Jean-Marc Dallaire, Trureal’s head of Southeast Asia, also says local banks can “just put our GSN on their existing card. We don’t need to acquire new customers or spend a lot of money.” Partnering with Trureal also helps commercial banks fulfill their own CSR programs, he points out.
The GSN card comes at a time as global donations are on a decline. According to the World Giving Index of the Charities Aid Foundation for 2017, “The proportion across the world who reported donating money in 2016…is the lowest seen for three years.” It, however, does not reveal the exact amounts donated. The index is based on a Gallup poll of 136,000 people in 139 countries.
The Philippines ranked 54th in the overall index, with a score of 36 percent. While it ranked 95th in terms of donating money to charities, and 66th in helping a stranger, the country was ranked 14th in terms of volunteering one’s time to an organization.
A GSN card, however, could boost every Filipino’s giving nature with every purchase, especially now with online shopping becoming more prevalent.
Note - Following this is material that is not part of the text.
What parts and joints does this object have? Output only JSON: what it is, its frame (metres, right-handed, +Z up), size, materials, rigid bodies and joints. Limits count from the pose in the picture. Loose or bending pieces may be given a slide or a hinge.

Latest BSP data show total electronic payments reaching P481 billion in 2017, which includes ATM withdrawals. E-commerce transactions, meanwhile, reached P280 billion, as per research of Statistica GmbH of Hamburg,
“Let’s say the merchant cashback is 5 percent; 5 percent of P280 billion is P14 billion a year. That’s the amount that would have been channeled to charities,” Joey estimates, “if people were paying with their GSN card.”
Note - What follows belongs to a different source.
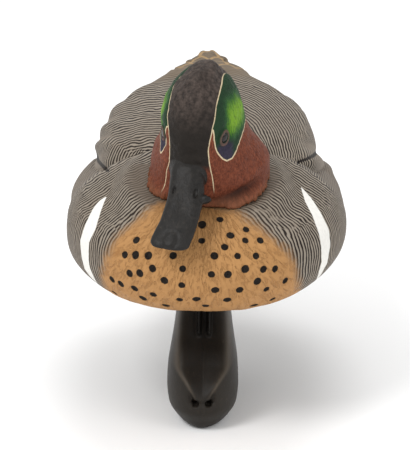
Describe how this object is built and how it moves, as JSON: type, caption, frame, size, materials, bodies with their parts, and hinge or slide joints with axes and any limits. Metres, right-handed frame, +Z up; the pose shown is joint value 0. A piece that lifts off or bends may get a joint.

Horace says Trureal has an online shopping portal called Trushop where 130 major merchants are affiliated, including Amazon, Walmart, Michael Kors, etc. “Let’s say, we have Lazada on our platform. You can go directly to Lazada to shop; the only thing you’re going to get is what you’re going to buy. That’s it. But if you come to Trushop Philippines and you click Lazada and you buy on Lazada, you get the product and you get a donation for your charity, and you get a tax receipt for it [at the end of the year].”
Trureal is currently laying the groundwork to set up a Philippine branch, and in other Asian countries in the next years. The company is targeting to launch its GSN card in the country by middle of 2019.